++++ SUPPLIED ENTRIES ++++
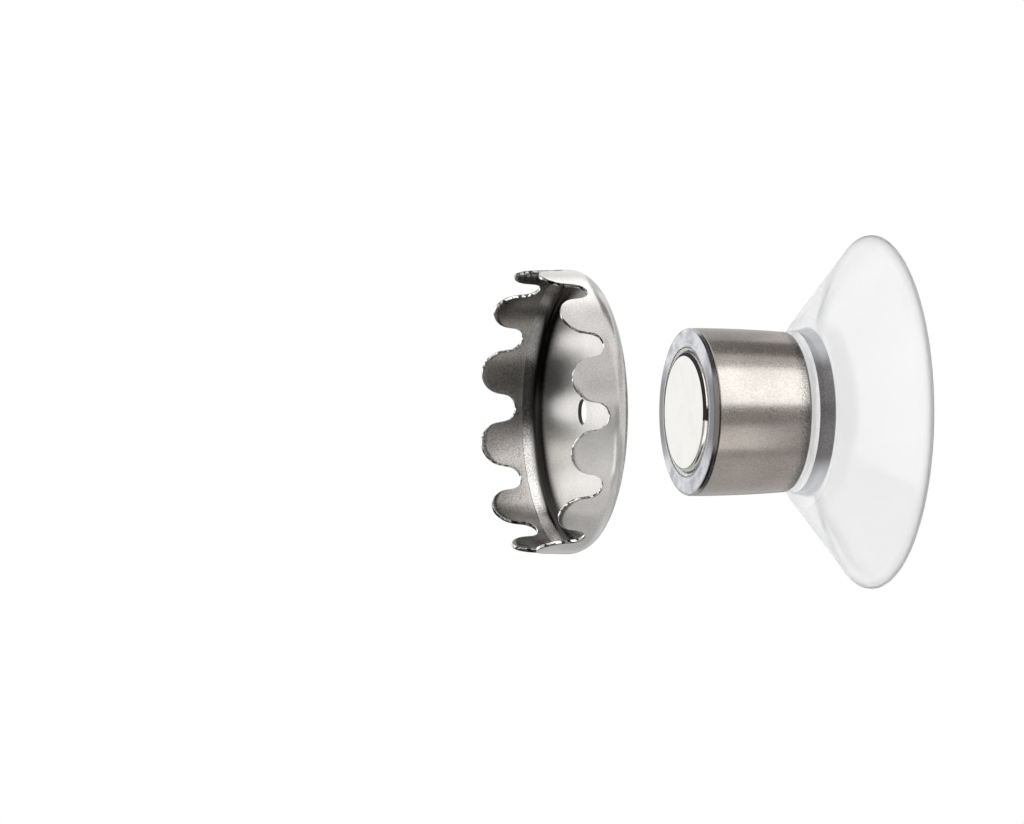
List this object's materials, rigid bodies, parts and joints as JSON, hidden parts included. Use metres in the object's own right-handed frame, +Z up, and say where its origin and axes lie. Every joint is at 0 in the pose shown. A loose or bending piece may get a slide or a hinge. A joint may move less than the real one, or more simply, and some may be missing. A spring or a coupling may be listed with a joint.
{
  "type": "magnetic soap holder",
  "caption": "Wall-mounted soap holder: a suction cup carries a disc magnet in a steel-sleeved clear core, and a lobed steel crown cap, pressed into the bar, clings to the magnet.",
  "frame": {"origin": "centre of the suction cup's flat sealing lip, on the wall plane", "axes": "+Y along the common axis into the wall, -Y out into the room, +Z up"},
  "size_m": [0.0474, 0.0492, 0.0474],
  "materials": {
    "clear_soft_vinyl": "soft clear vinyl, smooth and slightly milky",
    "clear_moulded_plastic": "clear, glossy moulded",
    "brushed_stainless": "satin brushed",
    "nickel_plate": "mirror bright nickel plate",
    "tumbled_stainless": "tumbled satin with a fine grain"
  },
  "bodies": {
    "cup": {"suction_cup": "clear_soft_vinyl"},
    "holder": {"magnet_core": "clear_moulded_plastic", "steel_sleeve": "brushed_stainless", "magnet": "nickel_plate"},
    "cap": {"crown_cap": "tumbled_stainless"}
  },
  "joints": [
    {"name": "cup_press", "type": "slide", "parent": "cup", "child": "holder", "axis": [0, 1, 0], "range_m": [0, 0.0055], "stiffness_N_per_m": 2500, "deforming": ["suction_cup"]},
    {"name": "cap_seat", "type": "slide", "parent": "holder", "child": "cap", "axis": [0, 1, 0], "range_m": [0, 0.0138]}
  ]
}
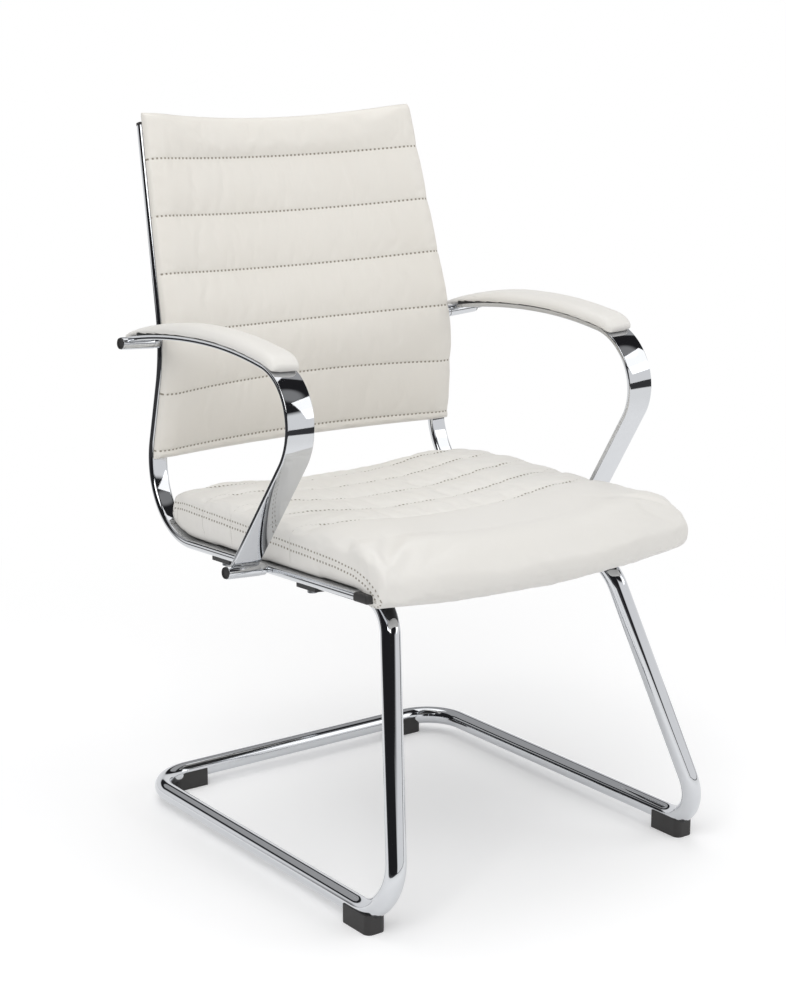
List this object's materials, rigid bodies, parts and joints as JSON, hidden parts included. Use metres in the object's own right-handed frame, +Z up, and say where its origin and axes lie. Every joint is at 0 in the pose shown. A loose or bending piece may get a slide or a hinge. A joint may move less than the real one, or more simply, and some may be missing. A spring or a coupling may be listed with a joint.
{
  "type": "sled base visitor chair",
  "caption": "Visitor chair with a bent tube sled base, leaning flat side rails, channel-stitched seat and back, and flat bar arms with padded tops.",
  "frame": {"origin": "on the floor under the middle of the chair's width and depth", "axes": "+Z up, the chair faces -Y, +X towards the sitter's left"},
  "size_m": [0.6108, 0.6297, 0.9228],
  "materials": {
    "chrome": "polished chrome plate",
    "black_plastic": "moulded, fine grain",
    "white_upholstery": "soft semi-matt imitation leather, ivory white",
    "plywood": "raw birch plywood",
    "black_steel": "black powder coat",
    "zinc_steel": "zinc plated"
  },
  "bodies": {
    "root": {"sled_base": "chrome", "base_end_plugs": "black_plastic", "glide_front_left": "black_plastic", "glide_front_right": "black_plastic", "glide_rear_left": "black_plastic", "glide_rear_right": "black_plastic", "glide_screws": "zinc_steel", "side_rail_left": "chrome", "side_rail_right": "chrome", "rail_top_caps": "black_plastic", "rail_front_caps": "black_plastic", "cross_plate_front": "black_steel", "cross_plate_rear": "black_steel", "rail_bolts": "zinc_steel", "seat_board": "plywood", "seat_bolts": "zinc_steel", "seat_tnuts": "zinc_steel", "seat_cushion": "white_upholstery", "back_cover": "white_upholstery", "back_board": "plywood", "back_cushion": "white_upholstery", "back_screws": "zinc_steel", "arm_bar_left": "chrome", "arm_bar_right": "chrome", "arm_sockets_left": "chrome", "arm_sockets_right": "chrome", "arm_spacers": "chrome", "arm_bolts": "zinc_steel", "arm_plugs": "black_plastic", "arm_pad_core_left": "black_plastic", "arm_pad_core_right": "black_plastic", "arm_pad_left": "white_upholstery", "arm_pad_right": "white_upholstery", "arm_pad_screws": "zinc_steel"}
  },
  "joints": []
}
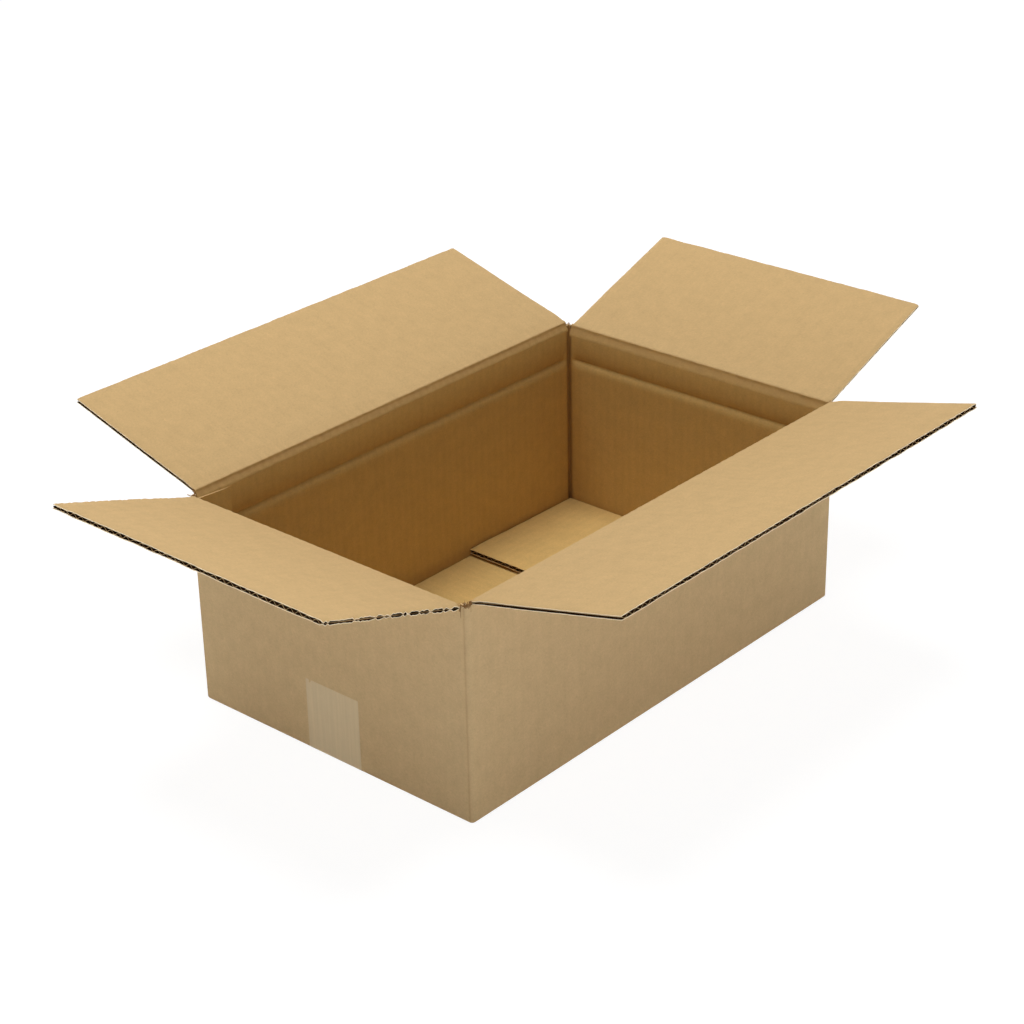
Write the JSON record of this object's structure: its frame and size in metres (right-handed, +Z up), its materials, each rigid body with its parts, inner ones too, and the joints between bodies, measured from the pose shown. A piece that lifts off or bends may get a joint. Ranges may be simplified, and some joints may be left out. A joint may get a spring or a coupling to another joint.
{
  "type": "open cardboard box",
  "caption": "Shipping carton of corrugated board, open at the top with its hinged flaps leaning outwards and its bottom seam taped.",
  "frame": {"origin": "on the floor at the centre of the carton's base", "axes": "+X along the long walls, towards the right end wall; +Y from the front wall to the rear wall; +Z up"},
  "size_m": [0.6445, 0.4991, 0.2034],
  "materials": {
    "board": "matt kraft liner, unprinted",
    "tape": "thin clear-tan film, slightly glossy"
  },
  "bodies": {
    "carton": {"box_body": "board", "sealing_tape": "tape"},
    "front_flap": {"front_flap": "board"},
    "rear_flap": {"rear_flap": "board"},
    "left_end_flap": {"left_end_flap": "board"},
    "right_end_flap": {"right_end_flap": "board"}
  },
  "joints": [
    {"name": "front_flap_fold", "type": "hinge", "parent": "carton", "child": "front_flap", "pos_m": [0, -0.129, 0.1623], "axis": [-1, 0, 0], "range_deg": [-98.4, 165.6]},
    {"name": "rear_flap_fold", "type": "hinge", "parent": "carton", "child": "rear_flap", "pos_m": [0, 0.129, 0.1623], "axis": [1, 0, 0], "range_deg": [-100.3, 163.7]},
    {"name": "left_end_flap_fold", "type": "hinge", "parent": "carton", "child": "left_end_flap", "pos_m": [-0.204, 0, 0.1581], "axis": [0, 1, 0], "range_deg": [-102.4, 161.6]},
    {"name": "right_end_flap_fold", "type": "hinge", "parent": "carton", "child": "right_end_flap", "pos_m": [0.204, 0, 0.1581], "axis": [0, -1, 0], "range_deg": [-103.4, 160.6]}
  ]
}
++++
● TASK OBJECTIVE:
Repeat the records exactly, including every line.

● EXERCISE SOLUTION:
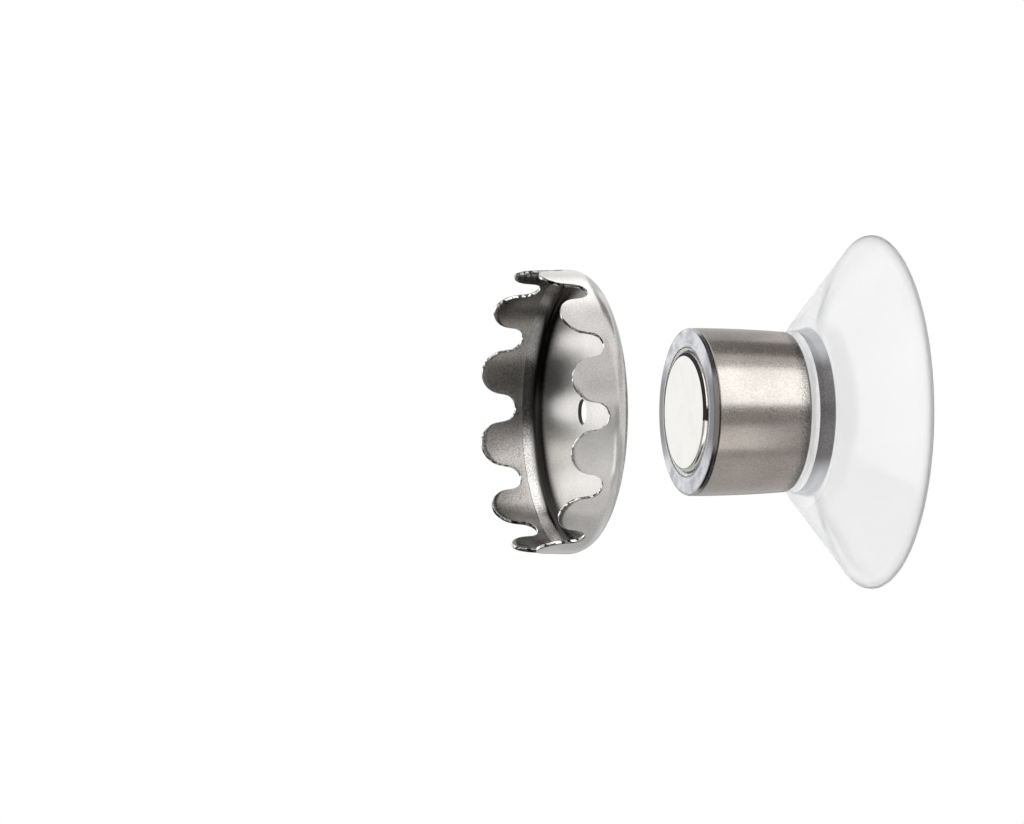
List this object's materials, rigid bodies, parts and joints as JSON, hidden parts included. Use metres in the object's own right-handed frame, +Z up, and say where its origin and axes lie. Every joint is at 0 in the pose shown. A loose or bending piece may get a slide or a hinge. A joint may move less than the real one, or more simply, and some may be missing. A spring or a coupling may be listed with a joint.
{
  "type": "magnetic soap holder",
  "caption": "Wall-mounted soap holder: a suction cup carries a disc magnet in a steel-sleeved clear core, and a lobed steel crown cap, pressed into the bar, clings to the magnet.",
  "frame": {"origin": "centre of the suction cup's flat sealing lip, on the wall plane", "axes": "+Y along the common axis into the wall, -Y out into the room, +Z up"},
  "size_m": [0.0474, 0.0492, 0.0474],
  "materials": {
    "clear_soft_vinyl": "soft clear vinyl, smooth and slightly milky",
    "clear_moulded_plastic": "clear, glossy moulded",
    "brushed_stainless": "satin brushed",
    "nickel_plate": "mirror bright nickel plate",
    "tumbled_stainless": "tumbled satin with a fine grain"
  },
  "bodies": {
    "cup": {"suction_cup": "clear_soft_vinyl"},
    "holder": {"magnet_core": "clear_moulded_plastic", "steel_sleeve": "brushed_stainless", "magnet": "nickel_plate"},
    "cap": {"crown_cap": "tumbled_stainless"}
  },
  "joints": [
    {"name": "cup_press", "type": "slide", "parent": "cup", "child": "holder", "axis": [0, 1, 0], "range_m": [0, 0.0055], "stiffness_N_per_m": 2500, "deforming": ["suction_cup"]},
    {"name": "cap_seat", "type": "slide", "parent": "holder", "child": "cap", "axis": [0, 1, 0], "range_m": [0, 0.0138]}
  ]
}
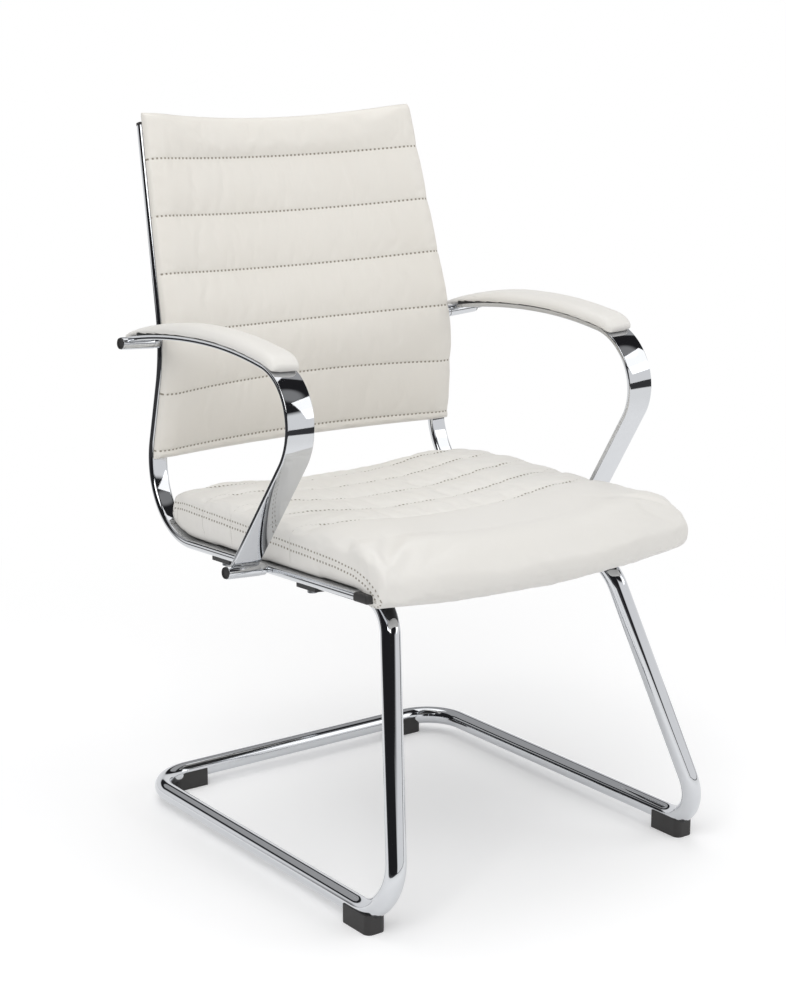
List this object's materials, rigid bodies, parts and joints as JSON, hidden parts included. Use metres in the object's own right-handed frame, +Z up, and say where its origin and axes lie. Every joint is at 0 in the pose shown. A loose or bending piece may get a slide or a hinge. A joint may move less than the real one, or more simply, and some may be missing. A spring or a coupling may be listed with a joint.
{
  "type": "sled base visitor chair",
  "caption": "Visitor chair with a bent tube sled base, leaning flat side rails, channel-stitched seat and back, and flat bar arms with padded tops.",
  "frame": {"origin": "on the floor under the middle of the chair's width and depth", "axes": "+Z up, the chair faces -Y, +X towards the sitter's left"},
  "size_m": [0.6108, 0.6297, 0.9228],
  "materials": {
    "chrome": "polished chrome plate",
    "black_plastic": "moulded, fine grain",
    "white_upholstery": "soft semi-matt imitation leather, ivory white",
    "plywood": "raw birch plywood",
    "black_steel": "black powder coat",
    "zinc_steel": "zinc plated"
  },
  "bodies": {
    "root": {"sled_base": "chrome", "base_end_plugs": "black_plastic", "glide_front_left": "black_plastic", "glide_front_right": "black_plastic", "glide_rear_left": "black_plastic", "glide_rear_right": "black_plastic", "glide_screws": "zinc_steel", "side_rail_left": "chrome", "side_rail_right": "chrome", "rail_top_caps": "black_plastic", "rail_front_caps": "black_plastic", "cross_plate_front": "black_steel", "cross_plate_rear": "black_steel", "rail_bolts": "zinc_steel", "seat_board": "plywood", "seat_bolts": "zinc_steel", "seat_tnuts": "zinc_steel", "seat_cushion": "white_upholstery", "back_cover": "white_upholstery", "back_board": "plywood", "back_cushion": "white_upholstery", "back_screws": "zinc_steel", "arm_bar_left": "chrome", "arm_bar_right": "chrome", "arm_sockets_left": "chrome", "arm_sockets_right": "chrome", "arm_spacers": "chrome", "arm_bolts": "zinc_steel", "arm_plugs": "black_plastic", "arm_pad_core_left": "black_plastic", "arm_pad_core_right": "black_plastic", "arm_pad_left": "white_upholstery", "arm_pad_right": "white_upholstery", "arm_pad_screws": "zinc_steel"}
  },
  "joints": []
}
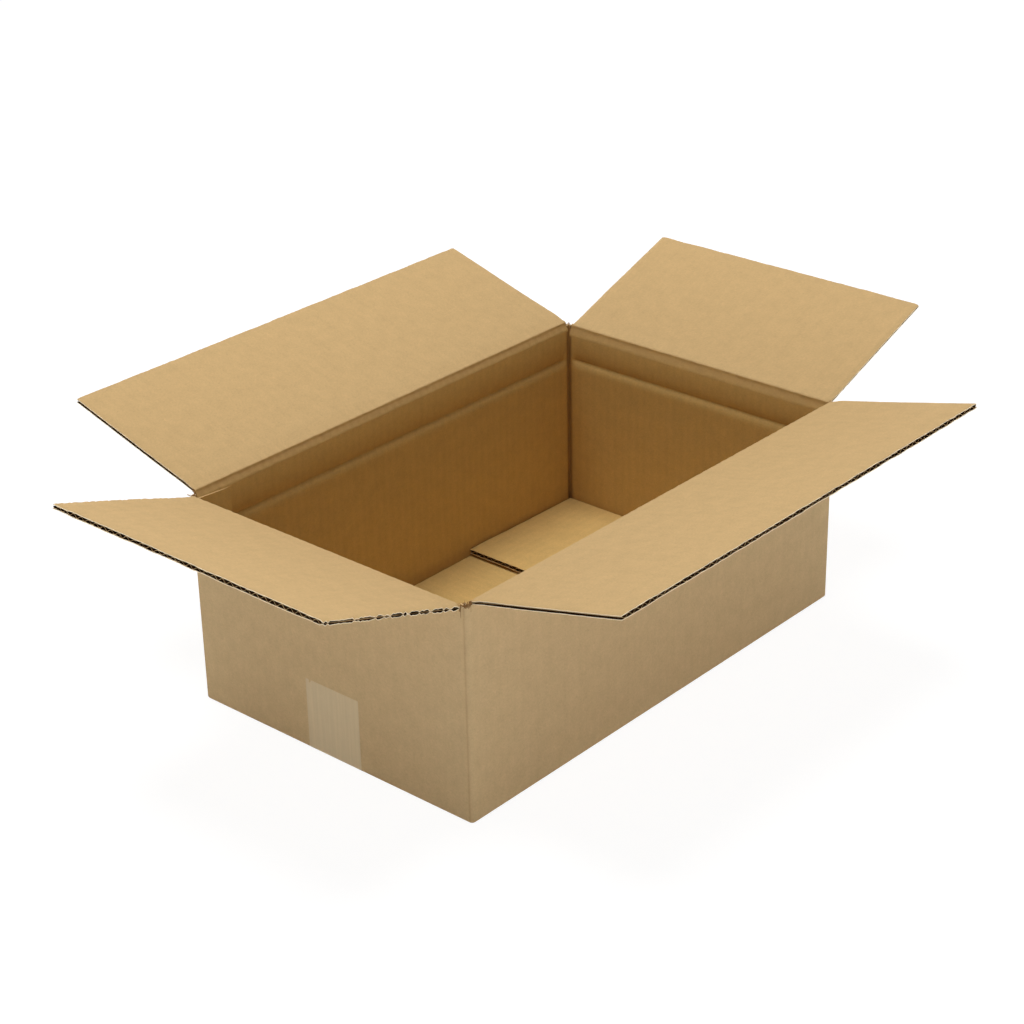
Write the JSON record of this object's structure: its frame and size in metres (right-handed, +Z up), its materials, each rigid body with its parts, inner ones too, and the joints between bodies, measured from the pose shown. A piece that lifts off or bends may get a joint. Ranges may be simplified, and some joints may be left out. A joint may get a spring or a coupling to another joint.
{
  "type": "open cardboard box",
  "caption": "Shipping carton of corrugated board, open at the top with its hinged flaps leaning outwards and its bottom seam taped.",
  "frame": {"origin": "on the floor at the centre of the carton's base", "axes": "+X along the long walls, towards the right end wall; +Y from the front wall to the rear wall; +Z up"},
  "size_m": [0.6445, 0.4991, 0.2034],
  "materials": {
    "board": "matt kraft liner, unprinted",
    "tape": "thin clear-tan film, slightly glossy"
  },
  "bodies": {
    "carton": {"box_body": "board", "sealing_tape": "tape"},
    "front_flap": {"front_flap": "board"},
    "rear_flap": {"rear_flap": "board"},
    "left_end_flap": {"left_end_flap": "board"},
    "right_end_flap": {"right_end_flap": "board"}
  },
  "joints": [
    {"name": "front_flap_fold", "type": "hinge", "parent": "carton", "child": "front_flap", "pos_m": [0, -0.129, 0.1623], "axis": [-1, 0, 0], "range_deg": [-98.4, 165.6]},
    {"name": "rear_flap_fold", "type": "hinge", "parent": "carton", "child": "rear_flap", "pos_m": [0, 0.129, 0.1623], "axis": [1, 0, 0], "range_deg": [-100.3, 163.7]},
    {"name": "left_end_flap_fold", "type": "hinge", "parent": "carton", "child": "left_end_flap", "pos_m": [-0.204, 0, 0.1581], "axis": [0, 1, 0], "range_deg": [-102.4, 161.6]},
    {"name": "right_end_flap_fold", "type": "hinge", "parent": "carton", "child": "right_end_flap", "pos_m": [0.204, 0, 0.1581], "axis": [0, -1, 0], "range_deg": [-103.4, 160.6]}
  ]
}